The film follows the conversation of two men. They speak briefly about marriage, work and money, as iridescent lights on motorized buggies spin in and out of frame. They pass by vendors, crowds of people, some of which dance to the music of blaring flutes, drums and tambourines.

There is this dominating image of a ship, which used to be a restaurant but is now part of an amusement park named the Chunky Monkey. The film is a snapshot of Karachi. It is nostalgic and hazy. It is development, not from a bird’s eye view but from a beachside view.

After showing her film to a few dozen New Haveners at Artspace last Thursday, Chaudhri began discussing her work over the last couple of decades. She explained that she was interested in documenting “the texture of the city” as both an individual artist and the Tentative Collective, which she founded with a group of friends, housewives, chauffeurs, activists and lawyers in 2011.

“With the collective, the idea was when the infrastructure of the city breaks down it leads to an opportunity to do something and to sort of make your presence felt,” she said.

Since 2011, the collective has documented the city through several film projects, showing its work at the Centre Pompidou in Paris, Manchester Art Gallery, Museum of Contemporary Art-Los Angeles and most recently Artspace among others.

Thinking about city, structures and space comes naturally to Chaudhri, who worked as an architect for several years. What seemed unnatural to her was the rate at which the beach had been disappearing.

Karachi is a growing city of around 15 million people, with “aspirations” to be a tourist city like Singapore or Dubai, according to Chaudhri. But in the wake of its development, Chaudhri said the beach has suffered pollution and oil spills. It has been gentrified through its privatization, displacing people like the vendors whose livelihood depend on the area. She said that citizens currently only have access to about three of the eight miles of seafront, and that the rest is inaccessible.

It’s a loss that is palpable through her work. In the film, one of the men who is about to be displaced notes: “To gain something, one must lose something else.”

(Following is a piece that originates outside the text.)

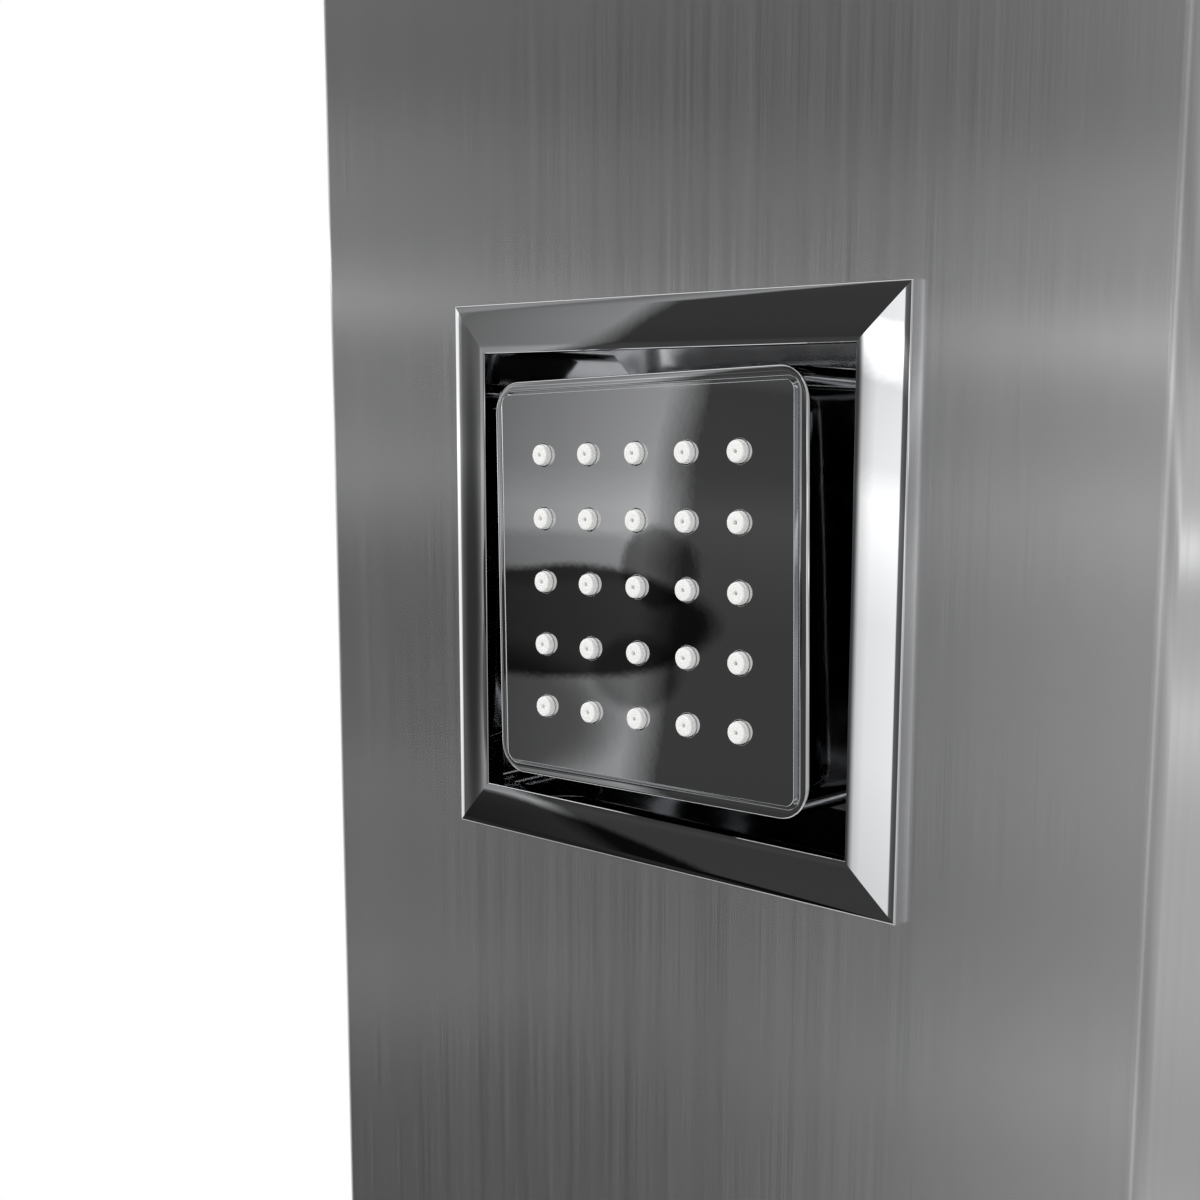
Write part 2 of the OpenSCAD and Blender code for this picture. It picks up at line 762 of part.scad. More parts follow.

Indeed Chaudhri’s video, as well as her years of work, begs viewers to ask: What is there to gain? At what expense? Are we all complicit? There’s an obvious call to action, to preserve, to expose. Her films move slowly, exploring the changes in architecture through documenting personal narratives, blueprints and maps.

They explore cultural and aspirational shifts in the way people have changed their homes, analyzing the original architects’ initial aesthetics to decipher what that meant for Karachi’s image then, and where Karachi is going now.

She uses this concept of low-resolution as a tool to resist against the flow of capitalism, or at least slow it down. It is a concept used in architecture and digital contemporary art to be an alternative to the favored high-resolution, which provides polished and accessible structures that communicate cultural status to the world.

“I aspire to figure out a politics of form, that responds to the politics of resolution,” the artist said. “I want my form to not be not just beautiful aesthetically, and in high-resolution—but to mean something in relation to the third-world aspirations.”

She said low-resolution as a political form is a conversation about the way technology has progressed in the last two decades and how it can be used to tell the story of the capitalistic desires and the endless hunger for more that everyone is complicit in longing for. In many ways, she said, a low-resolution image is more mesmerizing and seductive than a high-resolution image.

Chaudhri spends six months of every year in Guilford and the other in Pakistan. She will soon be returning to work on her new project, Karachi Beach Radio, in collaboration with German artist Julia Tieke. Before she goes, she said she hopes There Was Nothing will inspire people to question their own aspirations, the complicity they have, and their own drive to create certain types of images of cities.

“There is a complicity to aspiration no matter what side you’re in,” she noted. “Are we happy with what’s given to us as a result?”